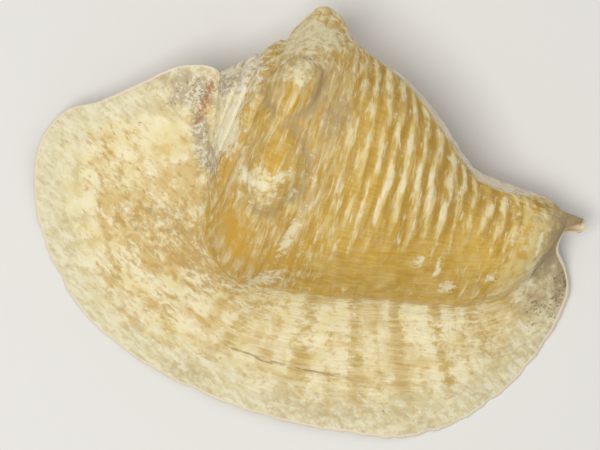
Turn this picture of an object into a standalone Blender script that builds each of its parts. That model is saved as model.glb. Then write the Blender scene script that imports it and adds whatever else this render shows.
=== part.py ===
"""A giant winged conch shell, one grown piece, lying with its mouth down. Metres, +Z up.

The shell is one closed loft. Its sections are loops, stacked from the apex (station 0) to the tip of the
front canal (station 1). Each loop runs round the coiled body from the mouth side, under the belly, over the
back and the crown, out along the top of the flared wing, round its rim, back along the wing's underside,
into the mouth cavity to its deep end, and out along the inner wall to where it began.

Places on the shell are given along its coiling axis, across it (towards the wing) and up.
"""

import bmesh
import bpy
import numpy as np

# where the coiling axis lies
APEX = (-0.0458, 0.0832)
AXIS_HEADING = np.radians(-21.3)
APEX_HEIGHT = 0.057
AXIS_FALL = 0.138

# coiling: each whorl is this many times larger than the one before it
WHORL_GROWTH = 1.6
OLDEST_WHORL = 6
SUTURE = 0.0335
SPIRE_SLIMNESS = 0.96
SPIRE_SLOPE = 1.22

# outline of the last whorl: place along the axis, radius
WHORL_PROFILE = (
    (0.0335, 0.0384),
    (0.0410, 0.0515),
    (0.0470, 0.0600),
    (0.0530, 0.0624),
    (0.0600, 0.0625),
    (0.0710, 0.0605),
    (0.0910, 0.0550),
    (0.1200, 0.0485),
    (0.1500, 0.0340),
    (0.1750, 0.0180),
    (0.2050, 0.0060),
    (0.2600, 0.0020),
)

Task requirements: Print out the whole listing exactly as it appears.

Output for this task:
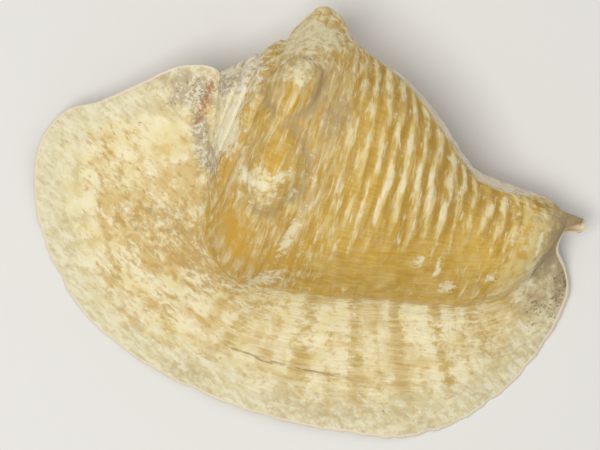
Turn this picture of an object into a standalone Blender script that builds each of its parts. That model is saved as model.glb. Then write the Blender scene script that imports it and adds whatever else this render shows.
=== part.py ===
"""A giant winged conch shell, one grown piece, lying with its mouth down. Metres, +Z up.

The shell is one closed loft. Its sections are loops, stacked from the apex (station 0) to the tip of the
front canal (station 1). Each loop runs round the coiled body from the mouth side, under the belly, over the
back and the crown, out along the top of the flared wing, round its rim, back along the wing's underside,
into the mouth cavity to its deep end, and out along the inner wall to where it began.

Places on the shell are given along its coiling axis, across it (towards the wing) and up.
"""

import bmesh
import bpy
import numpy as np

# where the coiling axis lies
APEX = (-0.0458, 0.0832)
AXIS_HEADING = np.radians(-21.3)
APEX_HEIGHT = 0.057
AXIS_FALL = 0.138

# coiling: each whorl is this many times larger than the one before it
WHORL_GROWTH = 1.6
OLDEST_WHORL = 6
SUTURE = 0.0335
SPIRE_SLIMNESS = 0.96
SPIRE_SLOPE = 1.22

# outline of the last whorl: place along the axis, radius
WHORL_PROFILE = (
    (0.0335, 0.0384),
    (0.0410, 0.0515),
    (0.0470, 0.0600),
    (0.0530, 0.0624),
    (0.0600, 0.0625),
    (0.0710, 0.0605),
    (0.0910, 0.0550),
    (0.1200, 0.0485),
    (0.1500, 0.0340),
    (0.1750, 0.0180),
    (0.2050, 0.0060),
    (0.2600, 0.0020),
)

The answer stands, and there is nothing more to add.